B. Partnership income allocation

Ann Stolton and Susie Bright are partners in a business they started two years ago. The partnership agreement states that Stolton should receive a salary allowance of $15,000 and that Bright should receive a $20,000 salary allowance. Any remaining income or loss is to be shared equally. Determine each partner's share of the current year's net income of $52,000.

C. Liquidation of partnership

The Field, Brown & Snow partnership was begun with investments by the partners as follows: Field, $131,250; Brown, $165,000; and Snow, $153,750. The operations did not go well, and the partners eventually decided to liquidate the partnership, sharing all losses equally. On May 31, after all assets were converted to cash and all creditors were paid, only $45,000 in partnership cash remained.

Compute the capital account balance of each partner after the liquidation of assets and the payment of creditors.

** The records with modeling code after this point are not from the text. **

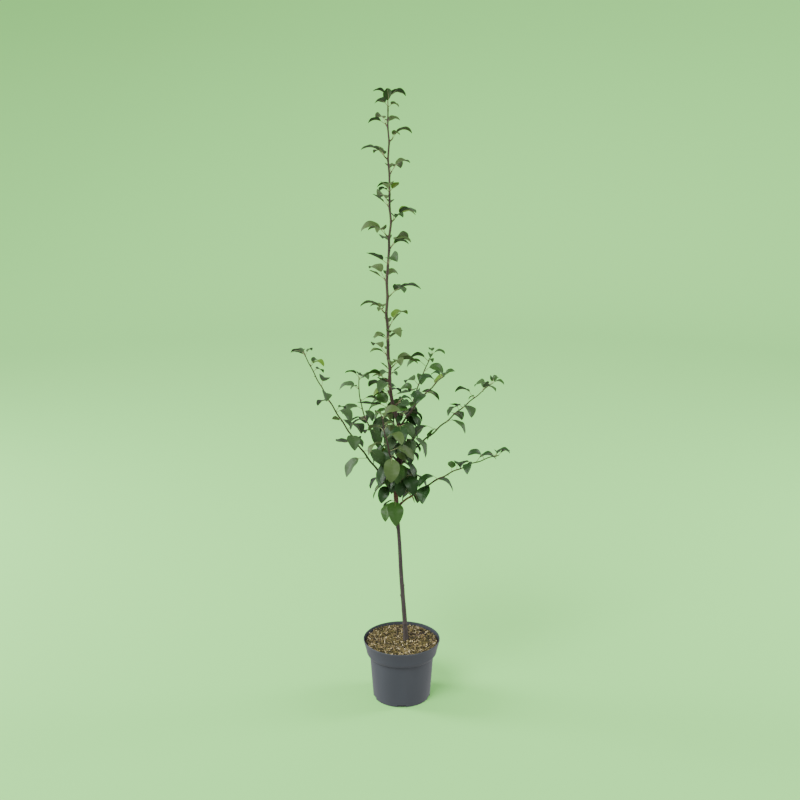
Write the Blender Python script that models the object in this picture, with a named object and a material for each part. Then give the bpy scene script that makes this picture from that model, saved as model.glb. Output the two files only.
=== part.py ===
"""A young pear tree in a round plastic nursery pot: the pot, its soil, the trunk with its leader,
eight boughs, the leafy shoot that each bough runs out into, and the leaf clusters on the trunk.
Metres, +Z up. The origin is the centre of the pot's flat underside, and -Y is the front."""

import math
import random

import bmesh
import bpy
from mathutils import Matrix, Vector
from mathutils.bvhtree import BVHTree

# Touching pieces stay this far apart.
GAP = 0.0003
# Edges sharper than these angles stay sharp on round pieces and on leaves.
ROUND_CREASE = 45
LEAF_CREASE = 60

# Pot
POT_HEIGHT = 0.114
RIM_RADIUS = 0.0705
LIP_DEPTH = 0.003
COLLAR_DEPTH = 0.0220
COLLAR_FOOT_RADIUS = 0.0653
STEP_DEPTH = 0.0100
STEP_ARC = 70
STEP_PARTS = 2
BODY_TOP_RADIUS = 0.0588
HEEL_HEIGHT = 0.0016
HEEL_RADIUS = 0.0530
SOLE_RADIUS = 0.0520
WALL = 0.0013
POT_STEPS = 40
SLOT_COUNT = 5
SLOT_WIDTH = 0.0155
SLOT_HEIGHT = 0.0042

# Soil
SOIL_TOP = 0.1065
SOIL_SWELL = 0.0016
SOIL_RINGS = (0.0595, 0.044, 0.028)
SOIL_FLAT_RADIUS = 0.012
SOIL_STEPS = 28
SOIL_SEED = 4

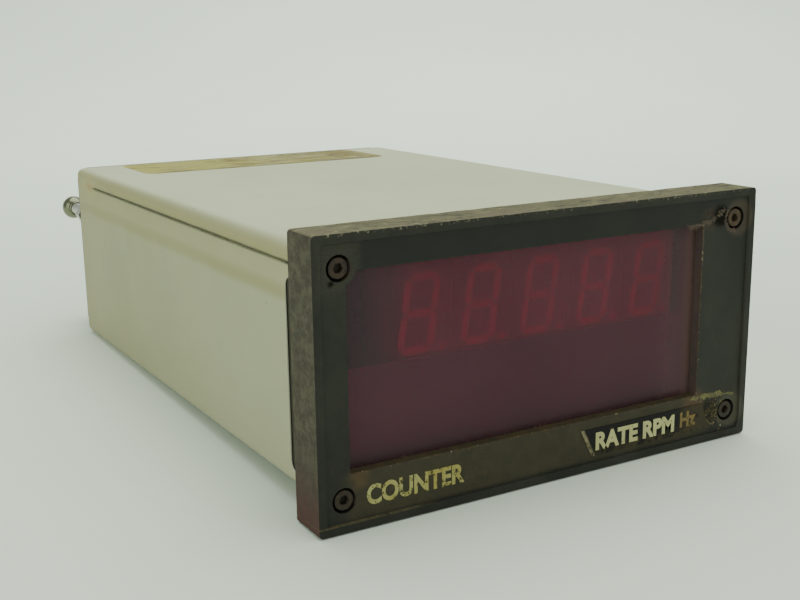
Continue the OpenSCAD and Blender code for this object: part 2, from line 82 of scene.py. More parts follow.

D. Partial-year depreciation; disposal of plant asset

Rayya Co. purchases and installs a machine on January 1, 2015, at a total cost of $105,000. Straight-line depreciation is taken each year for four years assuming a seven-year life and no salvage value. The machine is disposed of on July 1, 2019, during its fifth year of service. Prepare entries to record the partial year's depreciation on July 1, 2019, and to record the disposal under the following separate assumptions:

  1. The machine is sold for $45,500 cash.
  2. An insurance settlement of $25,000 is received due to the machine's total destruction in a fire.